Morrison Fails Character Test

31 May 2011

Martin Ferguson AM MP Minister For Resources and Energy Minister For Tourism

Chris Bowen MP Minister For Immigration and Citizenship

A proposed Coalition amendment to the Federal Government’s character test changes under the Migration Act would damage Australia’s tourism industry and significantly slow down skilled visa applications.

The Minister for Immigration and Citizenship, Chris Bowen MP, and the Minister for Resources, Energy and Tourism, Martin Ferguson AM MP, said the Opposition’s Scott Morrison had proposed an amendment that was typically hasty and ill-considered.

“Mr Morrison’s lack of forethought is astounding - he has failed to consider the most basic impacts of such a proposal,” Mr Bowen said.

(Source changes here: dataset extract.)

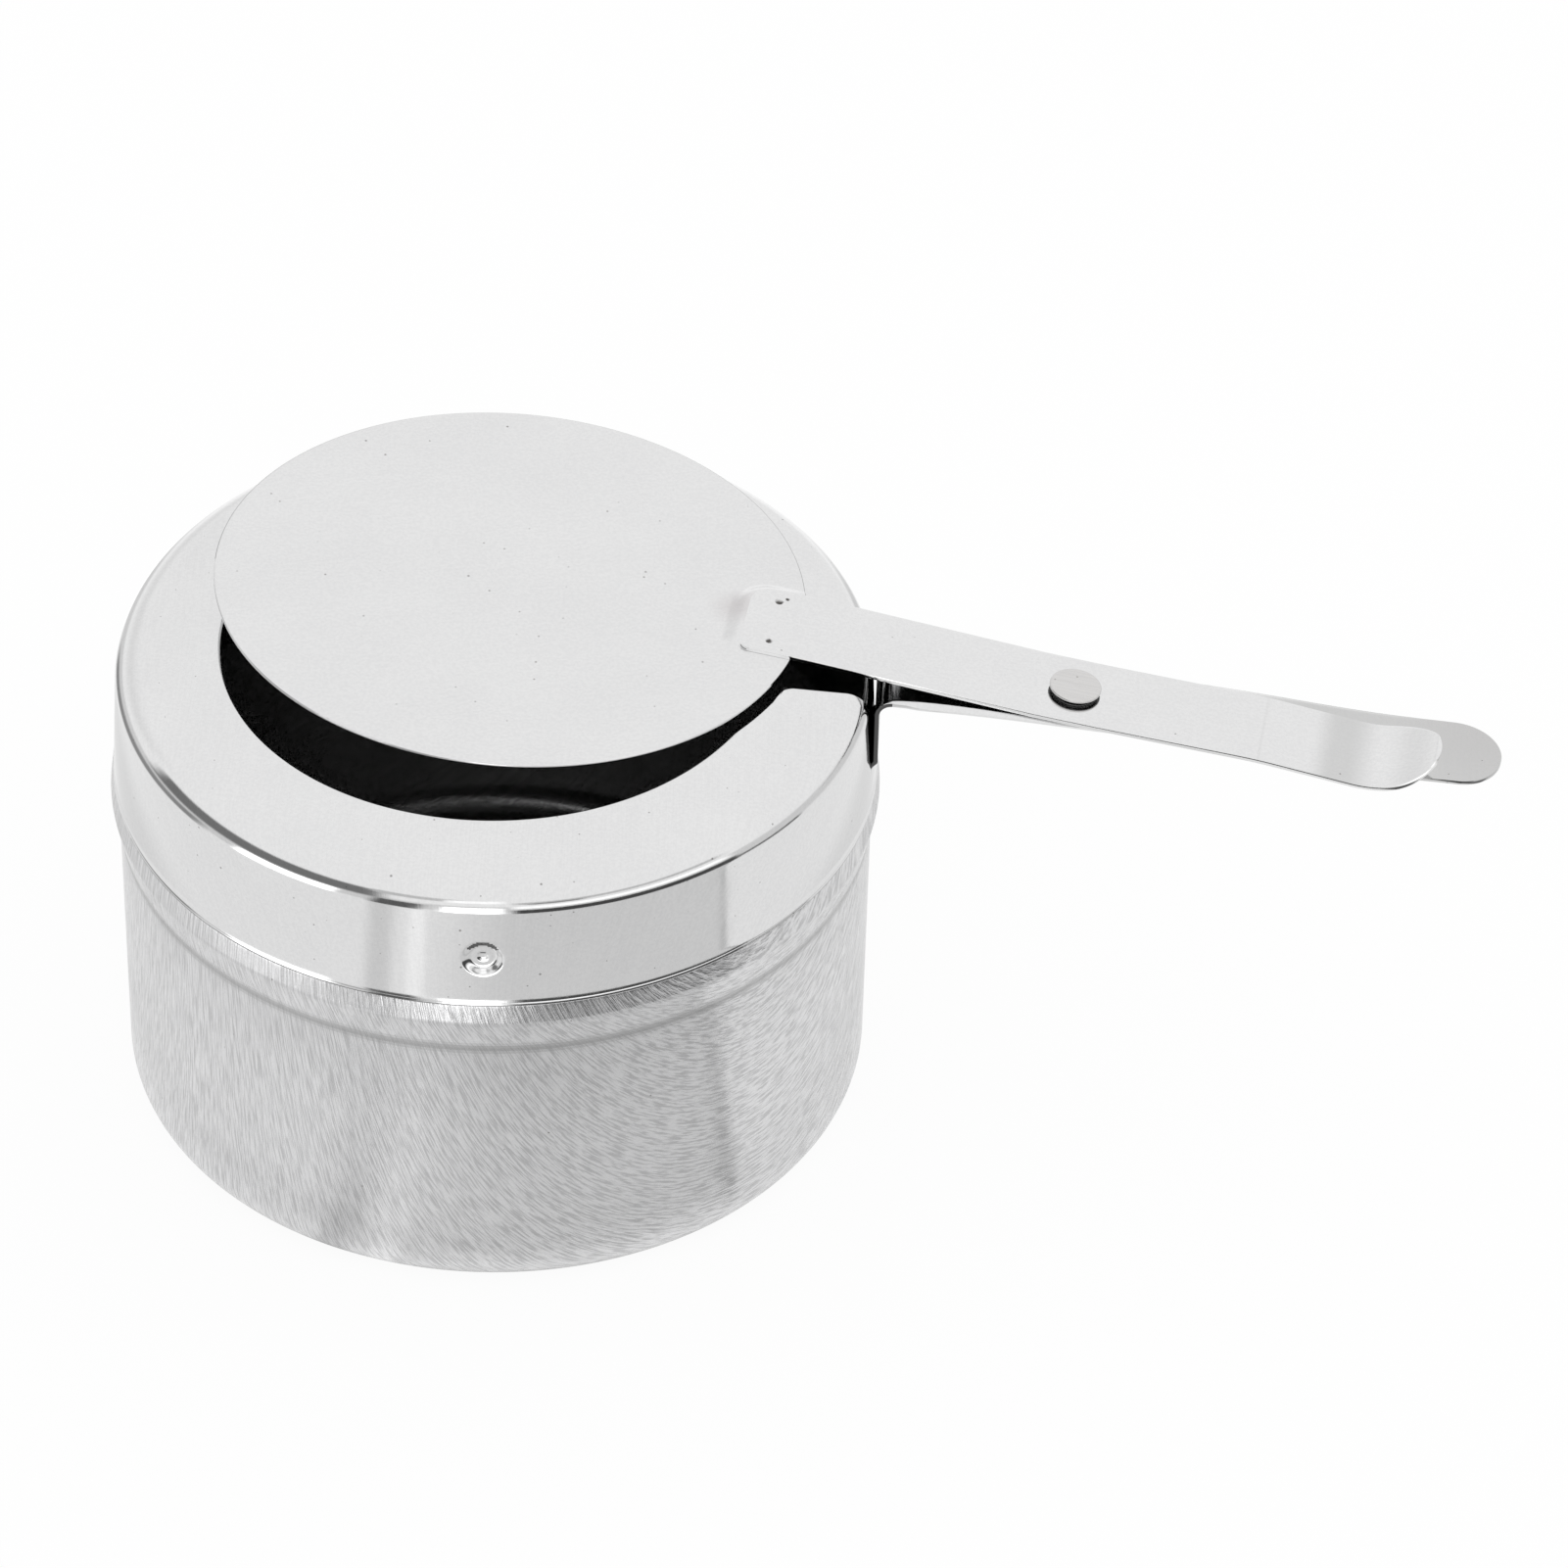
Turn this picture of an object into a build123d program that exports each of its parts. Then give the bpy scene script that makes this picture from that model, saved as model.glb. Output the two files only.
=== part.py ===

“There were almost 4.5 million permanent and temporary visas granted for people to come to Australia in 2009-10, and under his proposed amendment every person with even the most minor conviction would fail the character test, which could result in visa rejection.

“The Coalition’s amendment would make it significantly more difficult for the Immigration Department to identify and take action against people who are a genuine threat to Australia.

“In addition, the major impacts of investigating over four million visas annually would cause severe delays to visa processing, including temporary skilled, student and tourist visas, at significant financial cost to government and industry,” Mr Bowen said.

Mr Ferguson said the Government could not support an amendment which would be felt across the country, especially by the tourism and resource industries.

“As a former head of Tourism Australia, Scott Morrison should be aware of the significance of Australia's tourism industry - an industry worth $34 billion to the Australian economy,” Mr Ferguson said.

“This proposed amendment is absurd. Extending the character test in this way would slow processing of visas and act as a deterrent to travel to Australia.

“I would have thought the Opposition would want to support the $23 billion in tourism exports through effective and expeditious visa processing, particularly when the Australian dollar is high and the industry is facing intense competition and skill shortages.”

Mr Bowen said the Government’s changes to toughen the character test were about punishing serious crimes while in immigration detention, not hurting industry and crippling visa processing.

“A visa applicant with any custodial conviction at any time in their life would fail the character test, meaning many workers, students and tourists, could be prevented from entering Australia,” he said.